Dans ce monde, l’homme, loin d’être un animal raisonnable, devient un animal qui raisonne pour dominer. L'ordre y devient un délire de la raison. Encore fallait-il pouvoir le montrer. Mais le cinéma existe pour cette raison. Il advient quand les yeux ne peuvent plus voir. Il est fait pour regarder en face ce que l'on ne peut pas regarder avec les yeux comme la mort et le soleil (Georges Bataille). Quand il est impossible de voir, tout commence. Il faut alors inventer une parole pour montrer l'impossible. Filmer, c'est voir ce qui manque. C’est aller au-delà de ses forces. La philosophie, disait Adorno, est l’effort pour penser l’impensable après Auschwitz. Mandingo, dans une autre spatialité comme une autre temporalité, invite à penser l’impensé de l’esclavage, non pas comme une erreur du passé, mais comme une structure de pensée, un rapport au corps et à l’Autre qui perdure sous d’autres formes.
Dans Mandingo, il demeurera ainsi, toujours, quelque chose de plus fort que la violence qu’il montre : la blessure qu’il laisse.

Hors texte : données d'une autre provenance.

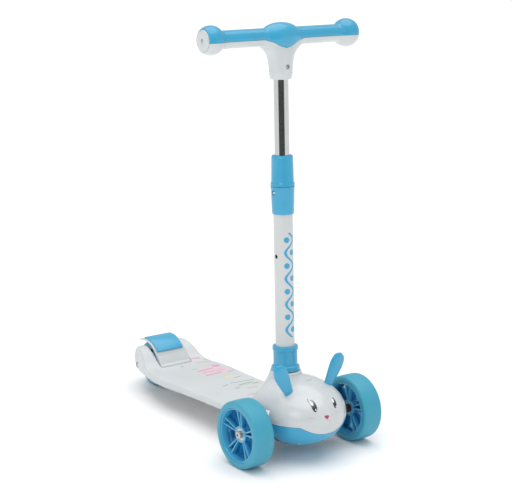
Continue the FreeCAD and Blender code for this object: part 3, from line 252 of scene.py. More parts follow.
def arc(middle, radius, first, last, count=6):
    """Points along an arc, for a lathe outline; the angles are in degrees."""
    angles = [math.radians(first + (last - first) * i / count) for i in range(count + 1)]
    return [(middle[0] + radius * math.cos(a), middle[1] + radius * math.sin(a)) for a in angles]


def curve_through(stations, place):
    """The height at a place of a smooth line through (place, height) stations."""
    if place <= stations[0][0]:
        return stations[0][1]
    for index in range(len(stations) - 1):
        (x0, y0), (x1, y1) = stations[index], stations[index + 1]
        if place <= x1:
            before = stations[max(index - 1, 0)]
            after = stations[min(index + 2, len(stations) - 1)]
            span = x1 - x0
            slope0 = (y1 - before[1]) / (x1 - before[0])
            slope1 = (after[1] - y0) / (after[0] - x0)
            t = (place - x0) / span
            return ((2 * t ** 3 - 3 * t ** 2 + 1) * y0 + (t ** 3 - 2 * t ** 2 + t) * span * slope0
                    + (3 * t ** 2 - 2 * t ** 3) * y1 + (t ** 3 - t ** 2) * span * slope1)
    return stations[-1][1]


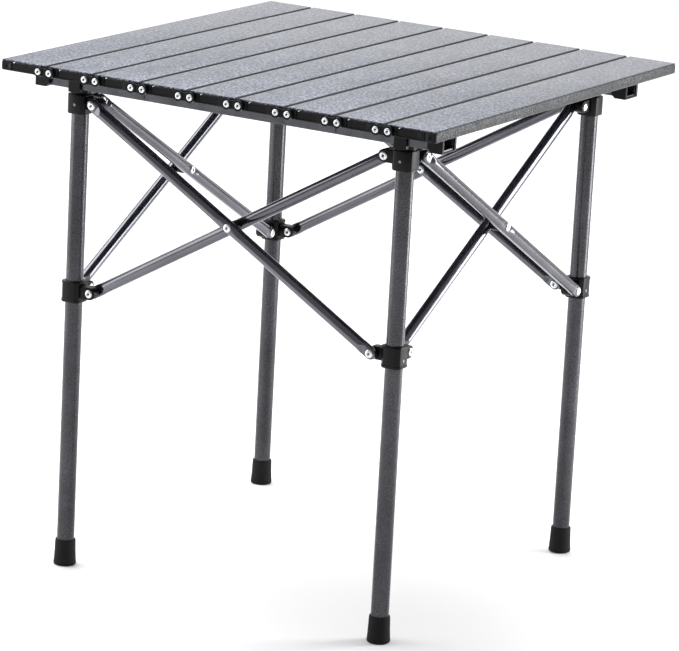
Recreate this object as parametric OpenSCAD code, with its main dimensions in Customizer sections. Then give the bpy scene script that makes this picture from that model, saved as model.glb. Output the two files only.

Non pas sur la peau, mais sur la conscience. La question n'est donc pas de savoir si l'on aime ou non Mandingo. Mandingo n'est pas aimable. Il se subit comme la foudre ; rappelle à l'ordre, sans détour, pour dire : voici ce que l’homme fait à l’homme lorsqu’il le nie dans son humanité. Ce rappel est la forme la plus haute d’un cinéma qui pense et sauve en même temps tout un monde, anéanti dans l'ensilencement.